My daughter is only 6.5 now, and I've generally pushed for lights out around midnight . . . but that's partially because I feel compelled to stay up with the littler ones. I think by the time the kids are nine or ten, I won't feel that compulsion anymore. I'm not even really sure why I feel it now.
post #7 of 11

Closest Answer

I said "late lights out, talking and giggling permitted" because that's the closest answer for me. I wouldn't actually make them turn out the lights, but i would expect them to not be roaming through the entire house like it's the middle of the day. Where they stay sort of depends on the configuration of the house and where they're sleeping, but I'm imagining the kids basically staying in the child's bedroom with occasional trips to the bathroom or the refrigerator once other people in the house start going to bed.

Our kids are young though. If we found ourselves having a preschool aged sleepover I'd consider that more like babysitting and I'd put some effort into getting our guest to sleep at a decent, though probably later than usual, time.
post #8 of 11
Quote:
Originally Posted by Jessy1019 View Post
Late lights out, talking and giggling permitted. I wouldn't push the issue, either . . . if they wanted to keep the lights on, that would be okay.

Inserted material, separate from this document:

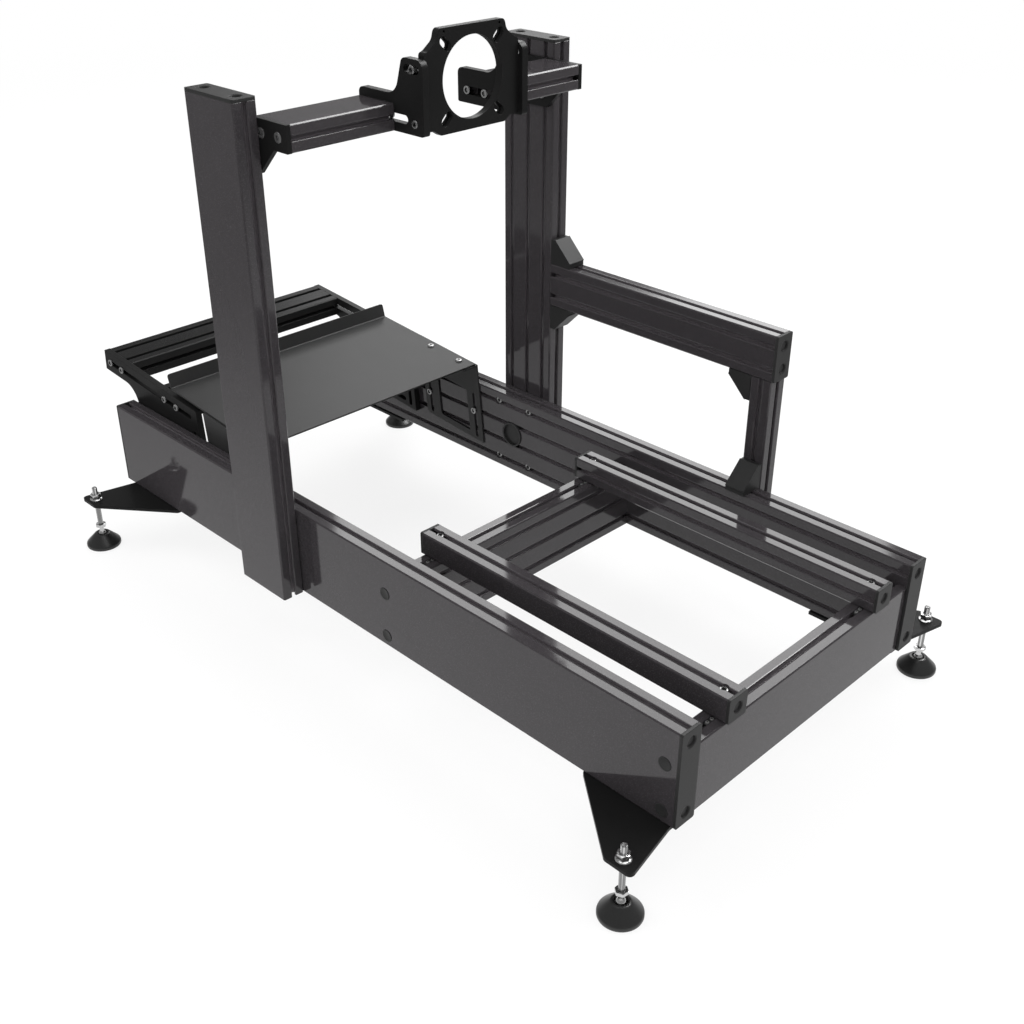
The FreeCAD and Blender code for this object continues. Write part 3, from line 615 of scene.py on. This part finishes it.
# Levelling feet: smooth studs, flanged nuts above the plates, plain nuts and ball necks below
foot = {"spots": ((-87, 10), (677, 10), (-87, 1347.3), (677, 1347.3)),
        "stud": 4.9, "studLow": -60.0, "studTop": 25.5, "nutAcross": 17.0, "nutHeight": 9.0, "nutBase": 3.0,
        "bore": 10.4, "flange": 23.0, "lowNutHeight": 6.0, "lowNutBase": -60.0, "lowNutTurn": 0.4}
feet = [Matrix.Translation(at(x, y, 0)) for x, y in foot["spots"]]
stud, low, top = foot["stud"], foot["studLow"], foot["studTop"]
bm = bmesh.new()
turn(bm, [(0, low), (stud, low), (stud, top - 1.4), (stud - 0.3, top - 0.6), (stud - 1.0, top), (0, top)])
addPiece("levelling_studs", stampEach(bm, feet), paintedStreaksZinc, ["foot_studs"])

rim = foot["flange"] / 2
bm = hexNut(foot["nutAcross"], foot["nutHeight"], foot["bore"], foot["nutBase"])
turn(bm, [(5.2, 0), (rim - 0.3, 0), (rim, 0.3), (rim, 1.4), (rim - 0.6, 1.9),
          (8.6, 3.2), (5.2, 3.2), (5.2, 0)])
addPiece("foot_flange_nuts", stampEach(bm, feet), brightZinc)
bm = hexNut(foot["nutAcross"], foot["lowNutHeight"], foot["bore"], foot["lowNutBase"])
turned = Matrix.Rotation(foot["lowNutTurn"], 4, "Z")
addPiece("foot_lower_nuts", stampEach(bm, [place @ turned for place in feet]), brightZinc)

# A ball and its neck, turned from (radius, height)
neck = ((0, -77), (6.8, -77), (7.5, -75.4), (7.2, -73.4), (5.8, -71.6), (4.4, -70.2), (3.9, -68), (3.9, -62),
        (4.6, -60), (0, -60))
bm = bmesh.new()
turn(bm, neck, 28)
addPiece("foot_ball_necks", stampEach(bm, feet), brightZinc)

# Pads: rounded rim, straight cone, rounded hub with the ball's socket
pad = {"rim": 32.4, "rimHeight": 6.0, "hub": 14.0, "height": 26.0, "socket": 9.6, "socketFloor": 20.0,
       "ground": -100.0}
low = pad["ground"]
edge, top, floor = low + pad["rimHeight"], low + pad["height"], low + pad["socketFloor"]
rim, hub, socket = pad["rim"], pad["hub"], pad["socket"]
bm = bmesh.new()
turn(bm, [(0, low), (rim - 1.6, low), (rim - 0.5, low + 0.5), (rim, low + 1.8), (rim, edge - 0.6),
          (rim - 0.5, edge + 1.0), (rim - 1.6, edge + 2.4), (hub + 1.2, top - 1.6), (hub, top - 0.6),
          (hub - 1.4, top), (socket + 0.8, top), (socket, top - 0.8), (socket, floor), (0, floor)], 56)
addPiece("levelling_pads", stampEach(bm, feet), padBlack, ["foot_pads"])
print("feet made")

# Slot nuts whose ends show in the cross beams' top slots beside the rails, each with two set
# screws to its sides: the first pair in the rear cross beam, the second in the middle one
slotNut = {"wide": 7.6, "long": 22.0, "deep": 3.4, "bevel": 0.6, "x": (94, 460), "top": 120, "below": 2.6}
setScrew = {"head": 5.4, "height": 1.6, "socket": 2.4, "depth": 1.2, "bevel": 0.3,
            "aside": ((-6.5, 3.5), (-3.0, 7.0))}
bm = bmesh.new()
bmesh.ops.create_cube(bm, size=0.001)
bmesh.ops.scale(bm, vec=(slotNut["long"], slotNut["wide"], slotNut["deep"]), verts=bm.verts)
bmesh.ops.bevel(bm, geom=bm.edges[:], offset=slotNut["bevel"] / 1000, segments=2, profile=0.5,
                affect="EDGES", material=-1)
level = slotNut["top"] - slotNut["below"]
places = [Matrix.Translation(at(x, y, level - slotNut["deep"] / 2))
          for x in slotNut["x"] for y in lines["crossY"]]
addPiece("rail_slot_nuts", stampEach(bm, places), blackOxide)
places = [facing(at(x + aside, y, level), (0, 0, 1), 40 * i)
          for x in slotNut["x"] for y, pair in zip(lines["crossY"], setScrew["aside"])
          for i, aside in enumerate(pair)]
addPiece("rail_slot_set_screws", stampEach(socketHead(setScrew, 16), places), steelScrew)
print("slot nuts made")

# Studio: a pale floor that whitens with distance and shows a painted pool of light in reflections near the
# object, a white backdrop and soft panels
studio = {"size": 40, "white": 0.88, "roughness": 0.9, "diffuse": 0.9, "glossy": 0.25,
          "floorShare": 0.82, "farEdges": (1.5, 6.0),
          "paintedPool": 0.84, "paintedPoolSpot": (0.15, -0.5, 0.0), "paintedPoolEdges": (0.6, 2.8)}
panels = {
    "panel_far": {"place": (3.26, 2.34, 3.2), "target": (0.46, -0.46, 0.3), "size": (3.1, 2.4),
                  "power": 85.0},
    "panel_top": {"place": (0.2, -0.4, 3.4), "target": (0, 0, 0), "size": (3.0, 3.0), "power": 40.0},
    "panel_right": {"place": (2.1, -2.0, 2.7), "target": (0, 0, 0.5), "size": (2.2, 1.4), "power": 34.0,
                    "glossy": False},
    "panel_edges": {"place": (2.0, -0.65, 3.05), "target": (0, 0, 0.9), "size": (2.0, 1.6), "power": 130.0,
                    "diffuse": False},
    "panel_left": {"place": (-2.0, 2.1, 2.7), "target": (0, 0, 0.5), "size": (2.2, 1.4), "power": 40.0,
                   "glossy": False},
}


def addStage():
    bm = bmesh.new()
    bmesh.ops.create_grid(bm, x_segments=1, y_segments=1, size=studio["size"])
    mesh = bpy.data.meshes.new("studio_floor")
    bm.to_mesh(mesh)
    bm.free()
    floor = bpy.data.objects.new("studio_floor", mesh)
    bpy.context.collection.objects.link(floor)
    finish = Finish("floor_white", {"Roughness": studio["roughness"], "Base Color": grey(studio["white"])})
    path = finish.node("ShaderNodeLightPath", {}, {})
    direct = Field(finish, path.outputs["Is Camera Ray"]) + Field(finish, path.outputs["Is Transmission Ray"])
    shine = Field(finish, path.outputs["Is Glossy Ray"])
    away = finish.node("ShaderNodeVectorMath", {"operation": "LENGTH"}, {0: finish.place})
    near = finish.node("ShaderNodeVectorMath", {"operation": "DISTANCE"},
                       {0: finish.place, 1: studio["paintedPoolSpot"]})
    # Painted pool of light: glossy rays see the floor brighter near the object and dimmer farther off
    paintedPool = finish.ranged(near.outputs["Value"], studio["paintedPoolEdges"], (studio["paintedPool"], studio["glossy"]))
    level = direct + shine * paintedPool
    glow = finish.node("ShaderNodeEmission", {}, {"Color": grey(1), "Strength": level})
    far = finish.ranged(away.outputs["Value"], studio["farEdges"], (studio["floorShare"], 1.0), "LINEAR")
    mixed = finish.node("ShaderNodeMixShader", {}, {0: direct * far + shine,
                                                    1: finish.shader.outputs[0], 2: glow.outputs[0]})
    output = finish.tree.nodes["Material Output"]
    finish.tree.links.new(mixed.outputs[0], output.inputs["Surface"])
    mesh.materials.append(finish.material)


def setWorld():
    # White to the camera, bright for soft light and dim in reflections
    world = bpy.data.worlds.new("studio")
    bpy.context.scene.world = world
    world.use_nodes = True
    tree = world.node_tree
    back = tree.nodes["Background"]
    back.inputs["Color"].default_value = grey(1)
    path = tree.nodes.new("ShaderNodeLightPath")
    shine = tree.nodes.new("ShaderNodeMapRange")
    shine.inputs["To Min"].default_value = studio["diffuse"]
    shine.inputs["To Max"].default_value = studio["glossy"]
    tree.links.new(path.outputs["Is Glossy Ray"], shine.inputs["Value"])
    direct = tree.nodes.new("ShaderNodeMath")
    direct.operation = "MAXIMUM"
    tree.links.new(path.outputs["Is Camera Ray"], direct.inputs[0])
    tree.links.new(shine.outputs[0], direct.inputs[1])
    tree.links.new(direct.outputs[0], back.inputs["Strength"])


def addPanel(name, place, target, size, power, diffuse=True, glossy=True):
    lamp = bpy.data.lights.new(name, "AREA")
    lamp.shape = "RECTANGLE"
    lamp.size, lamp.size_y = size
    lamp.energy = power
    panel = bpy.data.objects.new(name, lamp)
    bpy.context.collection.objects.link(panel)
    panel.location = place
    away = Vector(place) - Vector(target)
    panel.rotation_euler = away.to_track_quat("Z", "Y").to_euler()
    panel.visible_diffuse = diffuse
    panel.visible_glossy = glossy


addStage()
setWorld()
for name, panel in panels.items():
    addPanel(name, **panel)
print("studio set")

My daughter is only 6.5 now, and I've generally pushed for lights out around midnight . . . but that's partially because I feel compelled to stay up with the littler ones. I think by the time the kids are nine or ten, I won't feel that compulsion anymore. I'm not even really sure why I feel it now.
I voted stay up and I can't believe I'm more lenient than Jessy.
BTW. we only had one sleepover without the parent also staying and the little girl was ready for bed so I tucked in Rylie (oops I mean the other little girl ) and Johanna and got them settled for bed.
But they were allowed to be awake and chat.
post #9 of 11
My ds has one friend who regularly spends the night, so I do make them turn the lights out and be quiet when I go to bed.
post #10 of 11
After lights out, I don't mind if they giggle and whisper.

The time is dependent on the schedule. Last week 2 of DD's friends stayed over. They're all on the same softball team and had a game the next morning at 9 (meaning we had to be up by 7:30 to eat, get their stuff together and get dressed in their gear). We laid them down at 8:30 in front of the t.v. to watch A League of their Own and dimmed the lights. It was over around 10:15 when the lights went out. They fell asleep around 11. Last month, when there was nothing to do on the Saturday, I let DD and another friend stay up until 12 (technically) when we had to carry them up to bed (they had fallen asleep in front of the t.v. while we all watched a movie).

I think midnight is definitely the latest.
post #11 of 11
For a sleepover? As long as they're not disturbing the rest of the family, let them stay up as late as they want. I remember sleepovers in my childhood eating ice cream and watching MTV at 3 am... just because I could. Sleepovers are supposed to be special, so why not let them have some special fun. If they're not doing it every day, it won't hurt them.

For a sleepover where the children need to be somewhere early in the morning, like SAHDS' example, there needs to be a little more scheduling in place, I think. Perhaps a later bedtime, but not all night?